### What needs to be done
Every line that holds the string "behind" is to be identified and copied.

### Material provided
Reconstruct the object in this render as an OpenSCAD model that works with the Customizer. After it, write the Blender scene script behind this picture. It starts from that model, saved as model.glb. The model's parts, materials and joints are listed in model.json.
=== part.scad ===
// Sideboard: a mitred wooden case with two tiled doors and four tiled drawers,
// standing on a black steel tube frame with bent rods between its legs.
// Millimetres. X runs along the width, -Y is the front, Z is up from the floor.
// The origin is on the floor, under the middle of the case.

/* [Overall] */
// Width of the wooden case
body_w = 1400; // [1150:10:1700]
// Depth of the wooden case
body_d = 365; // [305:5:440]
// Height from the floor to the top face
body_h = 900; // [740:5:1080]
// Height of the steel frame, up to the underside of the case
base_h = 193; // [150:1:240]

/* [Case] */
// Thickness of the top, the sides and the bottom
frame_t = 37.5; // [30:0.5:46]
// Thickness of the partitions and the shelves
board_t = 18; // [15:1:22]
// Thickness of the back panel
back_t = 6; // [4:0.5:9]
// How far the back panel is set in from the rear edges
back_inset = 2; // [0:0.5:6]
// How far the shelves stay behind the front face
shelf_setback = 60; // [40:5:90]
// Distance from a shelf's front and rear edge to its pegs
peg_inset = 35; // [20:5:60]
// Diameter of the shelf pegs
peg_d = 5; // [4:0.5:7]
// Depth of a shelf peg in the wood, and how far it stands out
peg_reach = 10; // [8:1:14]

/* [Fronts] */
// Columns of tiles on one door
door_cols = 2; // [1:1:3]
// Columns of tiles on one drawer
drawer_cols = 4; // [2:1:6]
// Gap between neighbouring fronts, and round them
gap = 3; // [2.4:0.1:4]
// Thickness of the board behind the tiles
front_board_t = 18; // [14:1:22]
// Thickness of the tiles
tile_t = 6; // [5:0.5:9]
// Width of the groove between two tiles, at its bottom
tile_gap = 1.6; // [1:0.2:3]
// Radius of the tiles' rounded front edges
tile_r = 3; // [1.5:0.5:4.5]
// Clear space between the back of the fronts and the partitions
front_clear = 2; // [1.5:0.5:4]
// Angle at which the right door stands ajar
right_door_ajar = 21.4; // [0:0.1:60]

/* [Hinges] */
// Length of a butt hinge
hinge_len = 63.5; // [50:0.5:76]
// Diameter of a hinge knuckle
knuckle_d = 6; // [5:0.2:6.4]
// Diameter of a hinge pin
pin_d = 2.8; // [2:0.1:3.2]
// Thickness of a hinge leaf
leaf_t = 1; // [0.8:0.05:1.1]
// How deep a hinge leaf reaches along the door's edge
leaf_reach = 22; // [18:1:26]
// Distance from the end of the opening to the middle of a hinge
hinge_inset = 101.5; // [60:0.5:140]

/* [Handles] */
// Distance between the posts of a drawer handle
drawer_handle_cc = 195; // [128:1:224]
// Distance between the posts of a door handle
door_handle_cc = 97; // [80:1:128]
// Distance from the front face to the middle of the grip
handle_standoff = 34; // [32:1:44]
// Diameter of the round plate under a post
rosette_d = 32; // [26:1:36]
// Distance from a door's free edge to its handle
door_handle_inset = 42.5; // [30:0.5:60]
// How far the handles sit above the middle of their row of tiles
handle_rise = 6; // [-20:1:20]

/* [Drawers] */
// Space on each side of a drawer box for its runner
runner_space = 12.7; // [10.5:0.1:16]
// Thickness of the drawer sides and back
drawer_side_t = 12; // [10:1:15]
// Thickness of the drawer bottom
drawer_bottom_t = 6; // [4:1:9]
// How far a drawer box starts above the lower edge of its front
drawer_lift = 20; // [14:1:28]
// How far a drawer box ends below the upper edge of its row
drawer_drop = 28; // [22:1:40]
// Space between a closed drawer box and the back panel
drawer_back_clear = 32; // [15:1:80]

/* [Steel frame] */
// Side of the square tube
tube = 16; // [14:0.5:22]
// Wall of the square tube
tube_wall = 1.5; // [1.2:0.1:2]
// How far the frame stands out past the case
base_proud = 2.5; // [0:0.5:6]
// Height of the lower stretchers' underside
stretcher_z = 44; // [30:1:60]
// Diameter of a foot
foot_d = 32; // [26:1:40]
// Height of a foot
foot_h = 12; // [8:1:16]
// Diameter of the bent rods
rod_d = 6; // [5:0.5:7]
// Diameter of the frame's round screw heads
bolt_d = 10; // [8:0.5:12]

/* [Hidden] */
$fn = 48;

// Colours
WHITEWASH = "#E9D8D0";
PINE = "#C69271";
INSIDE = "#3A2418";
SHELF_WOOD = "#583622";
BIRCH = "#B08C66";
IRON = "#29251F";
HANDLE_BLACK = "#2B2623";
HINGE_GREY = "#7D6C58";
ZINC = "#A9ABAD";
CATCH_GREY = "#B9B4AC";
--
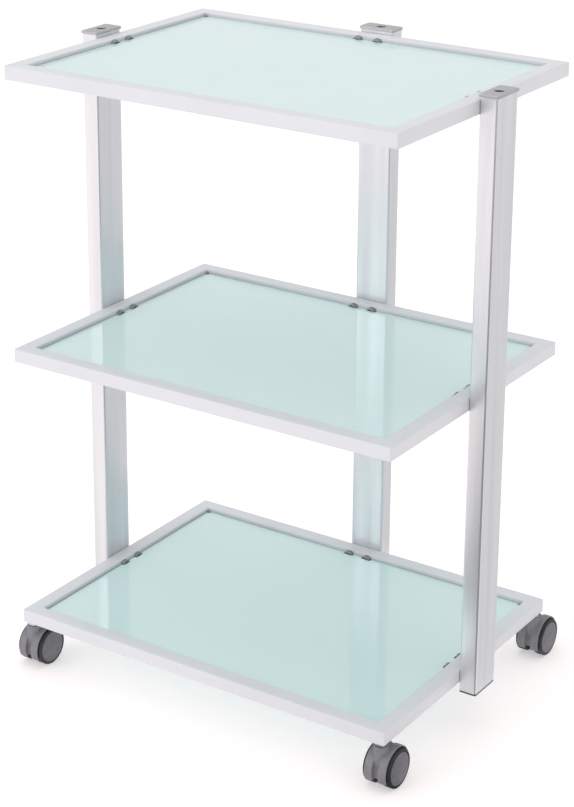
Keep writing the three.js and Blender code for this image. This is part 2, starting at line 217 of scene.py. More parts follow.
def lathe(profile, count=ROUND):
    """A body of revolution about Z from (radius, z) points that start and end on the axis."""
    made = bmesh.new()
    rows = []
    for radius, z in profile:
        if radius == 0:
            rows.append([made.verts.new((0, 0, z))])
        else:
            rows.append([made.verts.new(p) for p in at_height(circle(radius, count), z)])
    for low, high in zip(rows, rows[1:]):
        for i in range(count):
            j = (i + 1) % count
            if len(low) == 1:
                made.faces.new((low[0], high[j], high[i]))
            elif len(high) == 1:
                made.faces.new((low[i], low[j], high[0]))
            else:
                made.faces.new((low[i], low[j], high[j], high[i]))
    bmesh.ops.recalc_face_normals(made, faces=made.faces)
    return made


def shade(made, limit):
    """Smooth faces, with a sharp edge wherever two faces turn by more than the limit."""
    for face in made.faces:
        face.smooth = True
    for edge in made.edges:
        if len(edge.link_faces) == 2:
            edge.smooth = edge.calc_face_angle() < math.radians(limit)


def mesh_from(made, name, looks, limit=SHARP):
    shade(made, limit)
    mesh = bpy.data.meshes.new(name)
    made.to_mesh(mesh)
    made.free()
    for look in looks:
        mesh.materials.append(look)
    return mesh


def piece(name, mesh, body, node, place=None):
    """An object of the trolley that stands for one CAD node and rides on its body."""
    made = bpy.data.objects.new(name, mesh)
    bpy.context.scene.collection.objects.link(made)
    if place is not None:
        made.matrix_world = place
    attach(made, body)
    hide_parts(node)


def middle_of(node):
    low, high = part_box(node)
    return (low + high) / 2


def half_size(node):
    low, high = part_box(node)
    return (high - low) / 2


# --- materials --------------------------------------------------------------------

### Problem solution
Reconstruct the object in this render as an OpenSCAD model that works with the Customizer. After it, write the Blender scene script behind this picture. It starts from that model, saved as model.glb. The model's parts, materials and joints are listed in model.json.
// How far the shelves stay behind the front face
// Thickness of the board behind the tiles